Çin yönetiminin Doğu Türkistan’daki dini yaşantıyı nasıl kontrol altına aldığı, tarihi Hoten şehrindeki Cuma namazında yaşananlarla gün yüzüne çıktı. Camiler açık görünüyor ama içeride namaz kılmak yasak. Göstermelik olarak ibadete izin verilen camiye gelen cemaatten, Çin bayrağı önünde “bağlılık yemini” etmeleri isteniyor. Yeni Şafak yazarı Taha Kılınç, yeni kitabında, kayıt altına almaya başardığı bu sahneleri “dini küçültüp kırpmanın en trajik örneği” olarak anlatıyor.
Doğu Türkistan’da Çin zulmü, artık yalnızca toplama kampları ve kaybolan insanlarla sınırlı değil. Gazeteci-yazar Taha Kılınç geçtiğimiz günlerde Ketebe’den çıkan “Kayıp Coğrafyanın İzinde / Doğu Türkistan Seyahatnamesi” kitabında, bölgeye yaptığı seyahatte tanık olduğu manzaraları aktarırken, Uygur Türklerinin dini yaşantılarının “devlet onaylı vitrin faaliyetine” dönüştürüldüğünü anlatıyor.
CAMİYE ANCAK YAŞLILAR KİMLİKLE GİRİLEBİLİYOR
Resmi olmayan kayıtlara göre 310 binden fazla Uygur Türkü’nün yaşadığı Hoten kentindeki Cuma Camii bunun en çarpıcı örneği. Kılınç’ın ifadelerine göre, cami görünürde açık ancak avlusunda turistler ve yaşlılar dolaşabiliyor. İçeride namaz kılmak ise neredeyse imkânsız. Kimlik kontrolü, yaş sınırlaması ve fişleme rutin kontroller arasında: “Namaza gelenlerin kimlik bilgileri tek tek kontrol ediliyor, girişlere yalnızca 65–70 yaş üzeri kişilere izin veriliyordu.
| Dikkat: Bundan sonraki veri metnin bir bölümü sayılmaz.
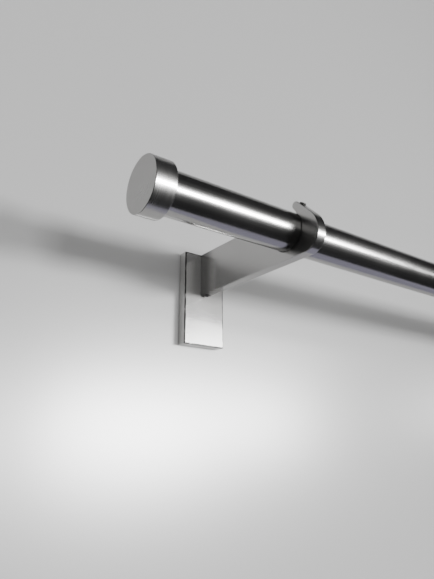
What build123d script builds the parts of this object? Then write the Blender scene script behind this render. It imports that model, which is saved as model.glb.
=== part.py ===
from build123d import *
import os
from math import acos, atan2, cos, degrees, hypot, radians, sin, tan

# Eyelet curtain rod: a steel pole on two flat wall brackets, with a stepped cap on each end.
# All sizes are in millimetres. The origin is the middle of the four wall screw holes, on the wall's
# face. X runs along the pole, +Y goes into the wall and +Z is up.

# Pole
pole_diameter = 30.0
pole_wall = 1.5
pole_length = 1200.0
pole_overhang = 122.0  # from a bracket's middle plane to the pole's end
pole_end_chamfer = 0.3
projection = 120.5  # from the wall to the pole's axis
pole_above_plate_middle = 24.5

# End caps, turned cups that slide over the pole
cap_diameter = 38.5
cap_length = 15.0
cap_end_wall = 3.0
cap_end_gap = 0.2  # between the pole's end and the cap's end wall
cap_fit = 0.08  # radial, between the cap's bore and the pole
cap_edge_chamfer = 0.5
cap_screw_inset = 6.0  # from the cap's open rim to its screw

# Wall plate: a hollow cover over a flat backing plate
cover_width = 41.0
cover_height = 83.0
cover_depth = 9.5
cover_wall = 2.0
cover_edge_chamfer = 0.5
backing_thickness = 3.0
backing_clearance = 0.5  # all round, inside the cover
wall_hole_spacing = 64.0
wall_hole_diameter = 5.2
wall_hole_sink_diameter = 9.2

# Tongue: a flat steel bar on the backing plate, which the arm slides onto
tongue_thickness = 5.0
tongue_height = 16.0
tongue_reach = 18.0  # beyond the cover's face, inside the arm
tongue_below_axis = 7.0  # from the pole's axis down to the tongue's middle
tongue_clearance = 0.1  # to the arm's pocket, on each side
tongue_chamfer = 0.8
window_clearance = 0.5  # to the cover's window, on each side
pocket_end_gap = 1.0
tongue_screw_diameter = 3.0
tongue_screw_head_diameter = 5.6
tongue_screw_length = 10.0
tongue_screw_spacing = 9.0
tongue_screw_socket = 2.0

# Arm: one flat bar whose front end is cut as an open hook
arm_thickness = 8.0
arm_above_axis = 17.0
arm_below_axis = 21.5
arm_edge_chamfer = 0.5
hook_front = 30.5  # from the pole's axis to the hook's foremost face
nose_radius = 14.0  # where the hook's front turns into its underside
front_radius = 21.0  # from the foremost face up to the slope
hook_slope = 45.0  # degrees above level, on the face that carries the pole screw
tip_radius = 3.0
tip_above_axis = 21.0
seat_clearance = 0.2  # radial, between the hook's seat and the pole
mouth_corner_radius = 3.0

# Grub screws with hexagon sockets
thread_clearance = 0.05  # radial, between a screw and its threaded hole
tip_gap = 0.05  # between a screw's tip and what it presses on
socket_depth_share = 0.5  # of the screw's diameter
screw_chamfer_share = 0.12  # of the screw's diameter
pole_screw_diameter = 5.0
pole_screw_socket = 2.5
pole_screw_angle = 127.0  # degrees, about the pole's axis, from +Y up towards the room
pole_screw_stands_out = 1.4
arm_screw_diameter = 4.0
arm_screw_socket = 2.0
arm_screw_inset = 3.5  # from the cover's face
arm_screw_stands_out = 1.0
cap_screw_diameter = 4.0
cap_screw_socket = 2.0
cap_screw_sunk = 0.3

# Worked out from the sizes above
pole_radius = pole_diameter / 2
bracket_spacing = pole_length - 2 * pole_overhang
pole_axis = (-projection, pole_above_plate_middle)
tongue_middle = pole_above_plate_middle - tongue_below_axis
arm_end = projection - cover_depth
seat_radius = pole_radius + seat_clearance
cap_bore_radius = pole_radius + cap_fit
wall_hole_places = [wall_hole_spacing / 2, -wall_hole_spacing / 2]
tongue_screw_places = [tongue_middle + tongue_screw_spacing / 2,
                       tongue_middle - tongue_screw_spacing / 2]


def polar(centre, radius, angle):
    """Point at an angle in degrees on a circle."""
    return (centre[0] + radius * cos(radians(angle)), centre[1] + radius * sin(radians(angle)))


def block(width, height, back, front, z_middle=0.0):
    """Upright plate across the room, from the distance back to the distance front off the wall."""
    plane = Plane(origin=(0, -back, z_middle), x_dir=(1, 0, 0), z_dir=(0, -1, 0))
    return extrude(plane * Rectangle(width, height), amount=front - back)


def turned(points):
    """Solid of revolution about Z, from half its section as (radius, height) points."""
    return revolve(make_face(Plane.XZ * Polyline(*points, close=True)), Axis.Z)


def countersunk(shaft_diameter, head_diameter, length):
    """Right-angled countersunk form on Z, with its head at the origin."""
    shaft = shaft_diameter / 2
    head = head_diameter / 2
    return turned([(0, 0), (head, 0), (shaft, head - shaft), (shaft, length), (0, length)])


def socket(diameter, across_flats):
    """Hexagon socket to cut into a screw, reaching down from the origin."""
    hexagon = RegularPolygon(across_flats / 2, 6, major_radius=False)
    return extrude(hexagon, amount=-diameter * socket_depth_share)


def grub_screw(diameter, length, across_flats):
    """Headless screw on Z, with its tip at the origin and its socket at the far end."""
    radius = diameter / 2
    chamfer_size = diameter * screw_chamfer_share
    body = turned([(0, 0), (radius - 2 * chamfer_size, 0), (radius, 2 * chamfer_size),
                   (radius, length - chamfer_size), (radius - chamfer_size, length), (0, length)])
    return body - Pos(0, 0, length) * socket(diameter, across_flats)


def threaded_hole(diameter, length):
    """Hole for a grub screw, on Z from the origin."""
    return Pos(0, 0, length / 2) * Cylinder(diameter / 2 + thread_clearance, length)


def make_pole():
    ring = Circle(pole_radius) - Circle(pole_radius - pole_wall)
    tube = extrude(Plane.YZ.offset(-pole_length / 2) * ring, amount=pole_length)
    ends = tube.edges().filter_by(GeomType.CIRCLE)
    return Pos(0, *pole_axis) * chamfer(ends, pole_end_chamfer)


# The cap screw points back at the wall, where it is out of sight from the room
cap_screw_plane = Plane(origin=(0, 0, 0), z_dir=(0, 1, 0))
cap_inner_face = pole_length / 2 + cap_end_gap
cap_rim = cap_inner_face + cap_end_wall - cap_length
cap_screw_x = cap_rim + cap_screw_inset


def make_cap():
    """Right-hand cap: a revolved cup with its outer edges broken."""
    radius = cap_diameter / 2
    half = make_face(Polyline(
        (cap_rim, cap_bore_radius), (cap_rim, radius), (cap_rim + cap_length, radius),
        (cap_rim + cap_length, 0), (cap_inner_face, 0), (cap_inner_face, cap_bore_radius),
        close=True))
    outer_corners = half.vertices().group_by(Axis.Y)[-1]
    cup = revolve(chamfer(outer_corners, cap_edge_chamfer), Axis.X)
    hole = cap_screw_plane * threaded_hole(cap_screw_diameter, cap_diameter)
    return Pos(0, *pole_axis) * (cup - Pos(cap_screw_x, 0, 0) * hole)


def make_cap_screw():
    length = cap_diameter / 2 - cap_screw_sunk - pole_radius - tip_gap
    screw = grub_screw(cap_screw_diameter, length, cap_screw_socket)
    placed = cap_screw_plane * (Pos(0, 0, pole_radius + tip_gap) * screw)
    return Pos(cap_screw_x, *pole_axis) * placed


def make_cover():
    """Hollow wall plate: five walls, open to the wall, with a window for the tongue."""
    shell = block(cover_width, cover_height, 0, cover_depth)
    outer_edges = shell.edges() - shell.edges().group_by(Axis.Y)[-1]
    shell = chamfer(outer_edges, cover_edge_chamfer)
    shell -= block(cover_width - 2 * cover_wall, cover_height - 2 * cover_wall,
                   0, cover_depth - cover_wall)
    window = block(tongue_thickness + 2 * window_clearance, tongue_height + 2 * window_clearance,
                   0, cover_depth, tongue_middle)
    return shell - window


def make_backing_plate():
    inset = cover_wall + backing_clearance
    plate = block(cover_width - 2 * inset, cover_height - 2 * inset, 0, backing_thickness)
    wall_hole = countersunk(wall_hole_diameter, wall_hole_sink_diameter, backing_thickness)
    for z in wall_hole_places:
        plate -= Plane(origin=(0, -backing_thickness, z), z_dir=(0, 1, 0)) * wall_hole
    clearance = 2 * thread_clearance
    screw_hole = countersunk(tongue_screw_diameter + clearance,
                             tongue_screw_head_diameter + 2 * clearance, backing_thickness)
    for z in tongue_screw_places:
        plate -= Plane(origin=(0, 0, z), z_dir=(0, -1, 0)) * screw_hole
    return plate


def make_tongue():
    bar = block(tongue_thickness, tongue_height, backing_thickness, cover_depth + tongue_reach,
                tongue_middle)
    bar = chamfer(bar.faces().sort_by(Axis.Y)[0].edges(), tongue_chamfer)
    depth = tongue_screw_length + tongue_screw_diameter / 2
    hole = threaded_hole(tongue_screw_diameter, depth)
    for z in tongue_screw_places:
        bar -= Plane(origin=(0, 0, z), z_dir=(0, -1, 0)) * hole
    return bar


def make_tongue_screw(z):
    """Countersunk screw from behind, with its head sunk just below the wall's face."""
    screw = countersunk(tongue_screw_diameter, tongue_screw_head_diameter, tongue_screw_length)
    drive = Rot(180, 0, 0) * socket(tongue_screw_diameter, tongue_screw_socket)
    return Plane(origin=(0, -thread_clearance, z), z_dir=(0, -1, 0)) * (screw - drive)


# The hook's circles, as seen from the side with the pole's axis at (0, 0) and the wall at the right
nose = (nose_radius - hook_front, nose_radius - arm_below_axis)
front = (front_radius - hook_front, nose[1])
slope_normal = 90 + hook_slope
slope_distance = front_radius + hypot(*front) * cos(
    atan2(front[1], front[0]) - radians(slope_normal))
tip_z = tip_above_axis - tip_radius
tip = ((slope_distance - tip_radius - tip_z * sin(radians(slope_normal)))
       / cos(radians(slope_normal)), tip_z)
# The lip's inner face is the line that touches both the seat and the rounded tip
lip_angle = degrees(atan2(tip[1], tip[0]) + acos((seat_radius + tip_radius) / hypot(*tip)))


def hook_outline():
    """Side outline of the arm: flat bar, rounded front, sloping lip, round seat and sloping mouth."""
    mouth_foot = polar((0, 0), seat_radius, lip_angle - 180)
    mouth_run = (arm_above_axis - mouth_foot[1]) / tan(radians(lip_angle - 90))
    mouth_corner = (mouth_foot[0] + mouth_run, arm_above_axis)
    with BuildSketch(Plane.YZ) as outline:
        with BuildLine():
            Line((arm_end, -arm_below_axis), (nose[0], -arm_below_axis))
            CenterArc(nose, nose_radius, 270, -90)
            CenterArc(front, front_radius, 180, slope_normal - 180)
            Line(polar(front, front_radius, slope_normal), polar(tip, tip_radius, slope_normal))
            CenterArc(tip, tip_radius, slope_normal, lip_angle - 180 - slope_normal)
            Line(polar(tip, tip_radius, lip_angle - 180), polar((0, 0), seat_radius, lip_angle))
            CenterArc((0, 0), seat_radius, lip_angle, 180)
            Polyline(mouth_foot, mouth_corner, (arm_end, arm_above_axis), (arm_end, -arm_below_axis))
        make_face()
        corner = outline.vertices().sort_by_distance((*mouth_corner, 0))[0]
        fillet(corner, mouth_corner_radius)
    return outline.sketch


pole_screw_plane = Plane(
    origin=(0, 0, 0), x_dir=(1, 0, 0),
    z_dir=(0, cos(radians(pole_screw_angle)), sin(radians(pole_screw_angle))))
pole_screw_end = (slope_distance / cos(radians(pole_screw_angle - slope_normal))
                  + pole_screw_stands_out)
arm_screw_plane = Plane(origin=(0, -cover_depth - arm_screw_inset, 0), z_dir=(0, 0, -1))
arm_underside = pole_above_plate_middle - arm_below_axis
tongue_underside = tongue_middle - tongue_height / 2


def make_arm():
    bar = extrude(hook_outline(), amount=arm_thickness / 2, both=True)
    side_edges = bar.edges().filter_by(Plane.YZ) - bar.edges().group_by(Axis.Y)[-1]
    bar = Pos(0, *pole_axis) * chamfer(side_edges, arm_edge_chamfer)
    pocket = block(tongue_thickness + 2 * tongue_clearance, tongue_height + 2 * tongue_clearance,
                   cover_depth, cover_depth + tongue_reach + pocket_end_gap, tongue_middle)
    pole_hole = pole_screw_plane * threaded_hole(pole_screw_diameter, hook_front + tip_above_axis)
    arm_hole = arm_screw_plane * threaded_hole(
        arm_screw_diameter, tongue_below_axis + arm_below_axis)
    return (bar - pocket - Pos(0, *pole_axis) * pole_hole
            - Pos(0, 0, tongue_middle) * arm_hole)


def make_pole_screw():
    length = pole_screw_end - pole_radius - tip_gap
    screw = grub_screw(pole_screw_diameter, length, pole_screw_socket)
    placed = pole_screw_plane * (Pos(0, 0, pole_radius + tip_gap) * screw)
    return Pos(0, *pole_axis) * placed


def make_arm_screw():
    tip_level = tongue_underside - tip_gap
    length = tip_level - arm_underside + arm_screw_stands_out
    screw = arm_screw_plane * grub_screw(arm_screw_diameter, length, arm_screw_socket)
    return Pos(0, 0, tip_level) * screw


pieces = {"pole_tube": make_pole()}
bracket_pieces = {
    "wall_cover": make_cover(),
    "backing_plate": make_backing_plate(),
    "tongue": make_tongue(),
    "tongue_screw_upper": make_tongue_screw(tongue_screw_places[0]),
    "tongue_screw_lower": make_tongue_screw(tongue_screw_places[1]),
    "bracket_arm": make_arm(),
    "pole_screw": make_pole_screw(),
    "arm_screw": make_arm_screw(),
}
cap_pieces = {"end_cap": make_cap(), "cap_screw": make_cap_screw()}
for side, direction in (("left", -1), ("right", 1)):
    for name, piece in bracket_pieces.items():
        pieces[f"{name}_{side}"] = Pos(direction * bracket_spacing / 2, 0, 0) * piece
    for name, piece in cap_pieces.items():
        pieces[f"{name}_{side}"] = piece if direction > 0 else mirror(piece, about=Plane.YZ)

os.makedirs("parts", exist_ok=True)
for name, piece in pieces.items():
    export_step(piece, f"parts/{name}.step")
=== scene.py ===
"""Eyelet curtain rod on two hook brackets, dressed for a soft studio view.

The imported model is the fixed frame. Every steel surface that shows is a smooth mesh worked out
with numpy at the place of its CAD node. The fittings behind the wall covers keep their CAD nodes
and only get finishes.
"""

import math

import bmesh
import bpy
import numpy as np
from bpy.props import FloatProperty, FloatVectorProperty, IntProperty, PointerProperty
from mathutils import Matrix, Vector


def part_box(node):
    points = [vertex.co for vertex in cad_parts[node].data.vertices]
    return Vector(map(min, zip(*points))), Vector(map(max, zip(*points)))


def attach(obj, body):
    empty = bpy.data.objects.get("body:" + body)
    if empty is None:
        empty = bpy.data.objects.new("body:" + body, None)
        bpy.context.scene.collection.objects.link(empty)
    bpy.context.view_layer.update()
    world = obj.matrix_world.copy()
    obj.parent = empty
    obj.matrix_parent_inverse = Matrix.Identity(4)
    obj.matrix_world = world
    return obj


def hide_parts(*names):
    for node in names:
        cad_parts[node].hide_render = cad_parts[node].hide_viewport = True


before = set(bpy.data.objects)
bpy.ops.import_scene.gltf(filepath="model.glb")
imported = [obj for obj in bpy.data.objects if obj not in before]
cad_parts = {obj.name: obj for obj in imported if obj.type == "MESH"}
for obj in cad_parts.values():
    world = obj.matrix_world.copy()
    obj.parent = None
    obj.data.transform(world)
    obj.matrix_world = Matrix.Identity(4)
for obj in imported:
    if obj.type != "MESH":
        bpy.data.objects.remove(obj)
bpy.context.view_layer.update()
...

Ellerinde bastonlarıyla yürüyen ihtiyarlar, ibadetin son temsilcileriydi.”

CEMAATE SADAKAT YEMİNİ ETTİRİLİYOR
Kılınç’ın tanıklığına göre, cuma namazına girmeden önce cemaat Çin bayrağı önünde, Devlet Başkanı Xi Jinping’in portresine dönerek “sadakat yemini” etmeye zorlanıyor. Camı avlusundan görüntülemeyi başardığı sahneyi, “hem korkunç hem de hazin” olarak yorumlayan Kılınç, Doğu Türkistan’daki Müslümanlara yönelik bu uygulamanın “dini aşağılayan bir tiyatroya” dönüştüğünü söylüyor.

İCAZET BELGESİ ALMADAN NAMAZ KILINAMIYOR
Camiye girmek isteyen ziyaretçilere, Çin’in Din İşleri İdaresi’nden yazılı izin belgesi getirmeleri gerektiğini ve kendilerinden de bu evrakı almalarının istendiğini söyleyen Kılınç, “icazet” şartının Doğu Türkistan’da ibadetin devlet denetiminde yapılabildiğinin belgesi olduğuna dikkat çekerek, “Herhalde bu kelime, bana ömrümün sonuna kadar Doğu Türkistan’ı ve namaz yasağını hatırlatacak” diyor.

DİNİ KÜÇÜLTÜP KIRPMAK
Kılınç, yayınlanır yayınlanmaz büyük ses getiren kitabında Çin’in Müslüman Uygur Türklerinin yaşantılarını kısıtlama politikalarını “dini küçültüp kırpmak” şeklinde özetliyor.